It's certainly a good-looking space with its curving marble-top bar (best position is at the end closest to the entrance, where small groups can sit facing each other at the rounded end, like at a table), dark-timber detailing and sizeable ice bucket jammed full of condensation-beaded good things to drink. Even better is the presence of bartender Shae Silvestro, who not only knows one end of a cocktail shaker from the other but is good with the kind of bartender intuition whereby he has more of an idea of what you want to drink than you do. The cocktail list is a two-page affair, with many of the concoctions riffing on the classics - the signature cocktail The Brooks ($18) is a take on a whisky sour - and a really nice lean to the savoury. The Paper Plane ($19), for example, is a mixture of bourbon, Aperol, amaro and lemon juice that's a beautifully balanced and thirst-quenching mix between bitter and sweet.

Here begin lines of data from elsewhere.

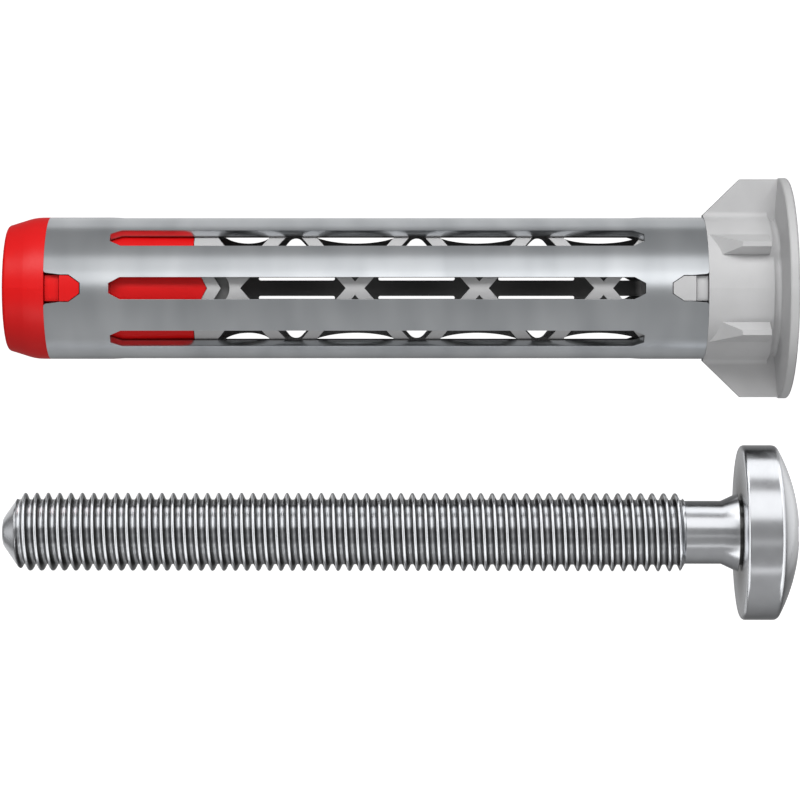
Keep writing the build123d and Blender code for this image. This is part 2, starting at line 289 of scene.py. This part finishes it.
def zincSteel(graph):
    # Thin zinc plating on drawn sheet, with faint clouds in its brightness, and painted shade darkening the
    # bore
    place = graph.node("ShaderNodeTexCoord", output="Object")
    drawn = graph.node("ShaderNodeMapping", None, {"Vector": place, "Scale": zincLook["streakStretch"]})
    clouds = graph.noise(drawn, zincLook["cloudScale"], zincLook["cloudDetail"], zincLook["cloudRoughness"])
    share = graph.between(clouds, *zincLook["cloudRange"])
    plated = graph.blend(share, zincLook["dark"], zincLook["light"])
    # Painted shade: the base colour is darkened inside the bore
    radius = graph.fromAxis(anchorPlace, place)[1]
    outside = graph.between(radius, zincLook["bore"], zincLook["edge"])
    colour = graph.blend(outside, grey(zincLook["inside"]), plated)
    return graph.surface({"Base Color": colour, "Metallic": 1.0, "Roughness": zincLook["roughness"]})


def mergeSolid(mesh, s):
    # The loose triangles of a CAD node become one skin, whose flat faces are whole again
    merging = bmesh.new()
    merging.from_mesh(mesh)
    bmesh.ops.remove_doubles(merging, verts=merging.verts, dist=s["weld"])
    bmesh.ops.dissolve_limit(
        merging, angle_limit=math.radians(s["flatness"]), verts=merging.verts, edges=merging.edges
    )
    merging.to_mesh(mesh)
    merging.free()
    if mesh.has_custom_normals:
        mesh.attributes.remove(mesh.attributes["custom_normal"])


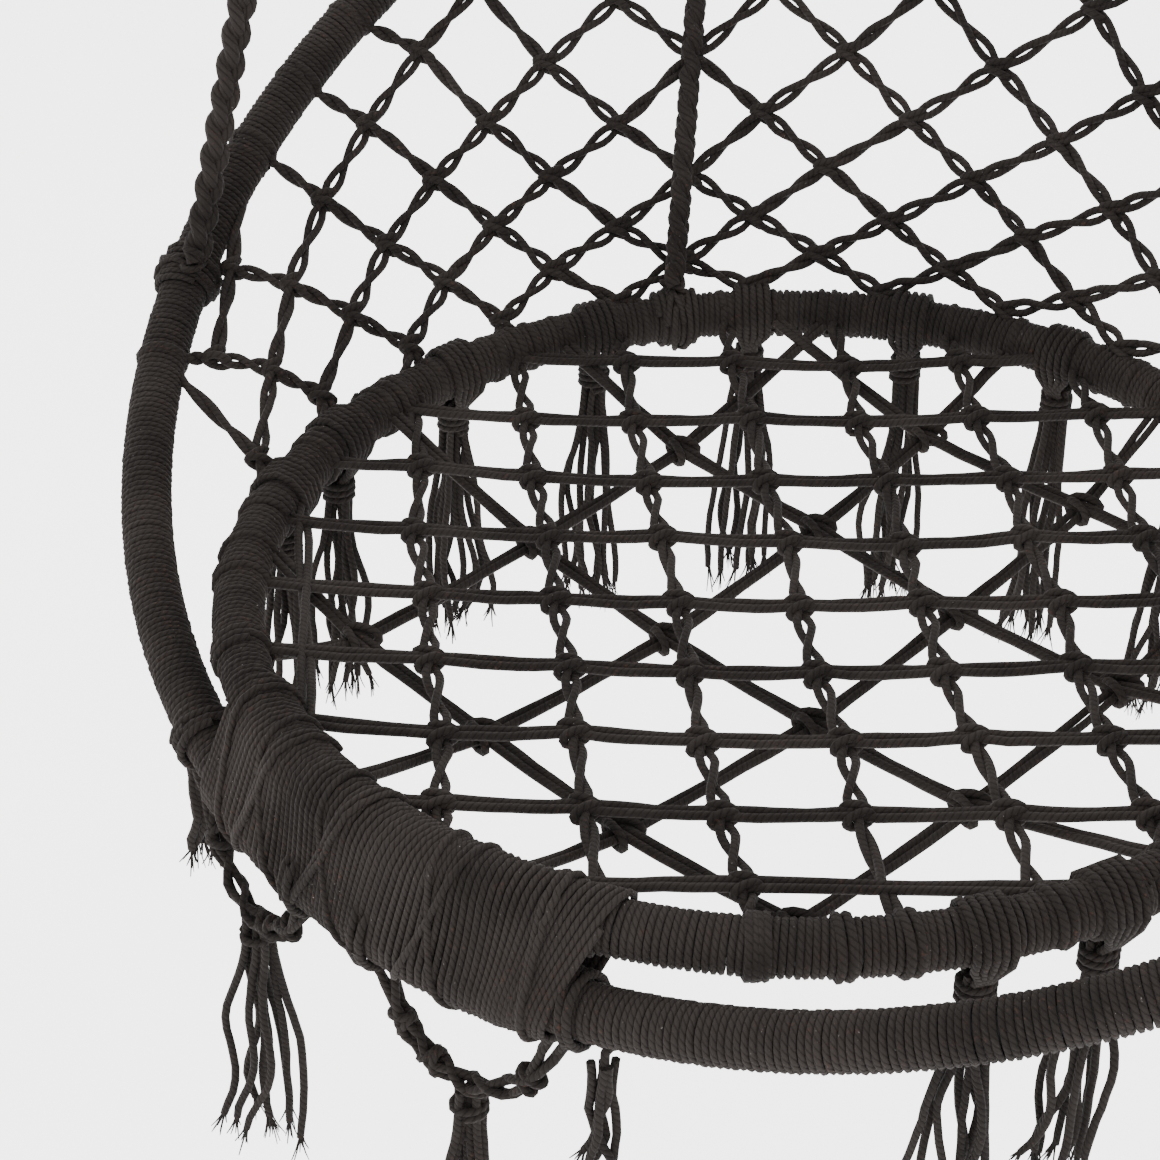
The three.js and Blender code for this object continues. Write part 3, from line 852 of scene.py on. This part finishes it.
class SEAT_OT_stage(bpy.types.Operator):
    """Floor, soft lights and the camera"""
    bl_idname = "seat.stage"
    bl_label = "Stage"

    def execute(self, context):
        scene = context.scene
        floor = bpy.data.meshes.new("floor")
        size = 60.0
        floor.from_pydata([(-size, -size, FLOOR_LEVEL), (size, -size, FLOOR_LEVEL),
                           (size, size, FLOOR_LEVEL), (-size, size, FLOOR_LEVEL)],
                          [], [(0, 1, 2, 3)])
        ground = bpy.data.objects.new("floor", floor)
        scene.collection.objects.link(ground)
        material, g, surface = blank_material("pale_floor")
        place = g.add("ShaderNodeTexCoord").outputs["Object"]
        cloud = g.ramp(g.noise(place, 3.0, 4.0), 0.3, 0.7)
        g.put(surface.inputs["Base Color"],
              g.mix(cloud, (0.93, 0.93, 0.93, 1), (0.95, 0.95, 0.95, 1)))
        hold(surface, Roughness=0.9, Emission_Color=(1, 1, 1, 1), Emission_Strength=1.6)
        floor.materials.append(material)
        world = bpy.data.worlds.new("soft_white")
        world.use_nodes = True
        world.node_tree.nodes["Background"].inputs["Color"].default_value = (1, 1, 1, 1)
        world.node_tree.nodes["Background"].inputs["Strength"].default_value = 2.6
        scene.world = world
        for name, place, aim, power, size in (
                ("key", (2.2, -2.6, 1.9), (0, 0, -0.55), 95.0, 2.2),
                ("fill", (-2.8, -1.6, 0.9), (0, 0, -0.55), 45.0, 2.6),
                ("rear", (-0.6, 2.8, 1.8), (0, 0, -0.45), 55.0, 2.0)):
            lamp = bpy.data.lights.new(name, "AREA")
            lamp.energy, lamp.size = power, size
            holder = bpy.data.objects.new(name, lamp)
            holder.location = place
            beam = Vector(aim) - Vector(place)
            holder.rotation_euler = beam.to_track_quat("-Z", "Y").to_euler()
            scene.collection.objects.link(holder)
        lens = bpy.data.cameras.new("camera")
        lens.lens, lens.sensor_width = 84.2, 36.0
        lens.shift_x, lens.shift_y = -0.0168, -0.0075
        lens.clip_start, lens.clip_end = 0.05, 40.0
        eye = Vector((0.7960, -0.9729, 0.0774))
        look = Vector((-0.614, 0.5959, -0.5176)).normalized()
        level = look.cross(Z_AXIS).normalized()
        rise = level.cross(look)
        roll = math.radians(2.5)
        right = level * math.cos(roll) + rise * math.sin(roll)
        up = right.cross(look)
        turn = Matrix((right, up, -look)).transposed().to_4x4()
        camera = bpy.data.objects.new("camera", lens)
        camera.matrix_world = Matrix.Translation(eye) @ turn
        scene.collection.objects.link(camera)
        scene.camera = camera
        return {"FINISHED"}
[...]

There's a decent list of beer (including the delicious 961 Red Ale from Lebanon, $10) and cider and a generous 20-plus wines available by the glass. The welcome variety on the by-the-glass list - welschriesling from Croatia, vermentino from Queensland, nebbiolo from Italy, savagnin from France - is echoed in the bottle list that, with a few exceptions, keeps the price in the very reasonable $50-$80 range.

Bar snacks come via the smaller portions on the main menu, starting with oysters and caviar (30 grams from Yarra Valley, $30; China, $110; Israel, $130) and moving on to excellent beef charcuterie from Warialda ($28), a meat or vegetarian ''cheeky bun'' (aka fancy hamburger, $18) or excellent little pillows of rye bread filled with a silky chicken parfait ($15).

Brooks is a vastly different beast from Gerald's Bar, but it does share a particular cheeky/quirky attitude that's almost its own genre. The city is a better and more-rounded place for it being there.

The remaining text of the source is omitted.